Дорога домой длинна:
Вгрызается в грунт пехота,
Ворочает глину рота
Четвертую ночь без сна.
Такая у нас работа -
Война…
Это стихотворение датировано 1942 годом, оно принадлежит ленинградцу. А в 1945-м дальневосточник Петр Комаров написал о бойцах, пришедших с Запада на Восток, чтоб разгромить империалистическую Японию:
Бездонные топи. Озера, болота -
Зеленая, желтая, рыжая мгла.
Здесь даже лететь никому неохота.
А как же пехота все это прошла?..
Что это: быт или бытие? Кажется, какое там "бытие", - сплошная проза… Но вспомним еще раз С. Аракчеева ("Болото"): "И если б не было за ним Берлина, мы б ни за что туда не забрели…" Подчеркнуто приземленные детали озаряются высокой целью, и это переводит их в иной, высший план.

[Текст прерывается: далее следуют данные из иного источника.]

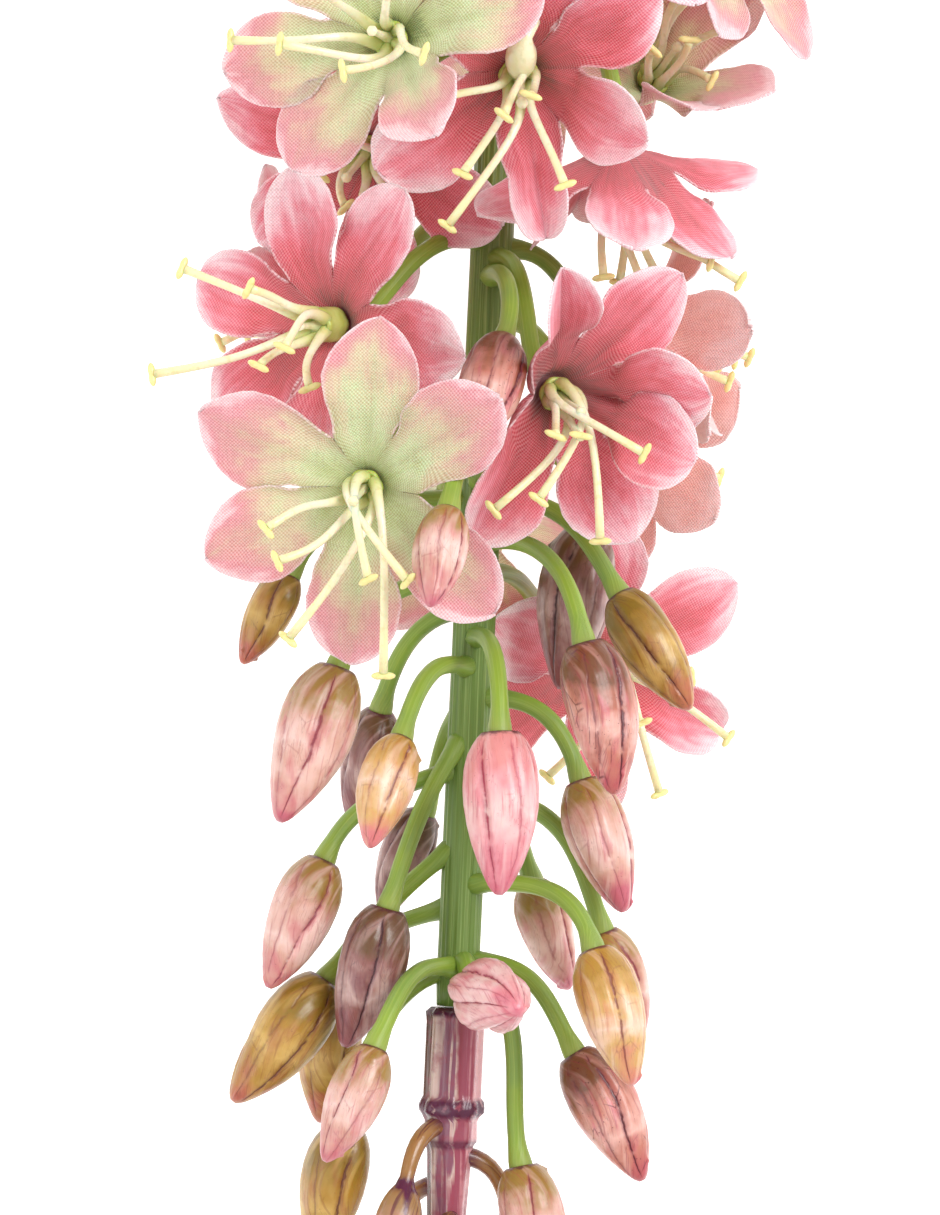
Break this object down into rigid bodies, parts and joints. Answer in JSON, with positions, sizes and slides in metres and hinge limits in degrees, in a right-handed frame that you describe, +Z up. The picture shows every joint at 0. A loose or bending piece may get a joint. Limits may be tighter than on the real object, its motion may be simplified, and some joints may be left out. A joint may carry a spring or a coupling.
{
  "type": "artificial foxtail lily stem",
  "caption": "Cut foxtail lily stem with fabric star flowers, long moulded stamens and drooping buds on curved stalks along a straight green stem, lying on its back.",
  "frame": {"origin": "on the surface that the stem lies on, under the middle of its bounding box", "axes": "+Y along the stem from its budded tip to its cut end, +X across the stem, +Z up from the surface"},
  "size_m": [0.1084, 0.5842, 0.122],
  "materials": {
    "petal_pale": "matte, plain weave",
    "petal_deep": "matte, plain weave",
    "petal_salmon": "matte, plain weave",
    "stamens": "glossy, slightly translucent",
    "bud_blush": "satin, painted",
    "bud_pink": "satin, painted",
    "bud_veined": "satin, painted",
    "bud_golden": "satin, painted",
    "bud_olive": "satin, painted",
    "bud_dusky": "satin, painted",
    "stem": "satin, ridged",
    "tip": "satin, streaked"
  },
  "bodies": {
    "root": {"corolla_01": "petal_pale", "stamens_01": "stamens", "corolla_02": "petal_deep", "stamens_02": "stamens", "corolla_03": "petal_deep", "stamens_03": "stamens", "corolla_04": "petal_pale", "stamens_04": "stamens", "corolla_05": "petal_deep", "stamens_05": "stamens", "corolla_06": "petal_deep", "stamens_06": "stamens", "corolla_07": "petal_pale", "stamens_07": "stamens", "corolla_08": "petal_deep", "stamens_08": "stamens", "corolla_09": "petal_salmon", "stamens_09": "stamens", "corolla_10": "petal_salmon", "stamens_10": "stamens", "corolla_11": "petal_deep", "stamens_11": "stamens", "corolla_12": "petal_pale", "stamens_12": "stamens", "corolla_13": "petal_deep", "stamens_13": "stamens", "corolla_14": "petal_deep", "stamens_14": "stamens", "corolla_15": "petal_deep", "stamens_15": "stamens", "corolla_16": "petal_pale", "stamens_16": "stamens", "corolla_17": "petal_pale", "stamens_17": "stamens", "bud_01": "bud_veined", "bud_02": "bud_blush", "bud_03": "bud_olive", "bud_04": "bud_blush", "bud_05": "bud_dusky", "bud_06": "bud_golden", "bud_07": "bud_pink", "bud_08": "bud_dusky", "bud_09": "bud_olive", "bud_10": "bud_veined", "bud_11": "bud_blush", "bud_12": "bud_dusky", "bud_13": "bud_blush", "bud_14": "bud_dusky", "bud_15": "bud_blush", "bud_16": "bud_golden", "bud_17": "bud_blush", "bud_18": "bud_pink", "bud_19": "bud_olive", "bud_20": "bud_olive", "bud_21": "bud_blush", "bud_22": "bud_veined", "bud_23": "bud_olive", "bud_24": "bud_blush", "stem": "stem", "tip": "tip"}
  },
  "joints": []
}
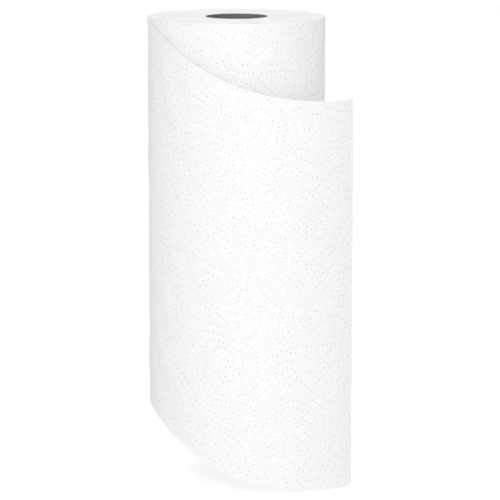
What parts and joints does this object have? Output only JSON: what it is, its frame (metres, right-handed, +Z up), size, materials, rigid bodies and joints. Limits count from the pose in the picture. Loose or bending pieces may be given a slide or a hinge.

Едва ли не ярче всего оба стилистических "потока" - "высокий" и "низкий", бытийный и бытовой - скрещиваются в замечательном стихотворении Смелякова "Судья" (1942). "Высокая" стилистика ("он все узнáет оком зорким") сливается в стихотворении с земными, живыми подробностями - "теплой сырой землей", которую зажимает в костенеющей руке сраженный пулей "суровый мальчик из Москвы". Именно взаимопроникновение этих двух начал и сообщает стихотворению такую душевность, теплоту. "Горсть тяжелая земли" перерастает в "горсть отвоеванной России", которую умирающий, "уходя в страну иную, …захотел на память взять", и эта горсть в день Страшного суда "будет самой высшей мерой, какою мерить нас могли".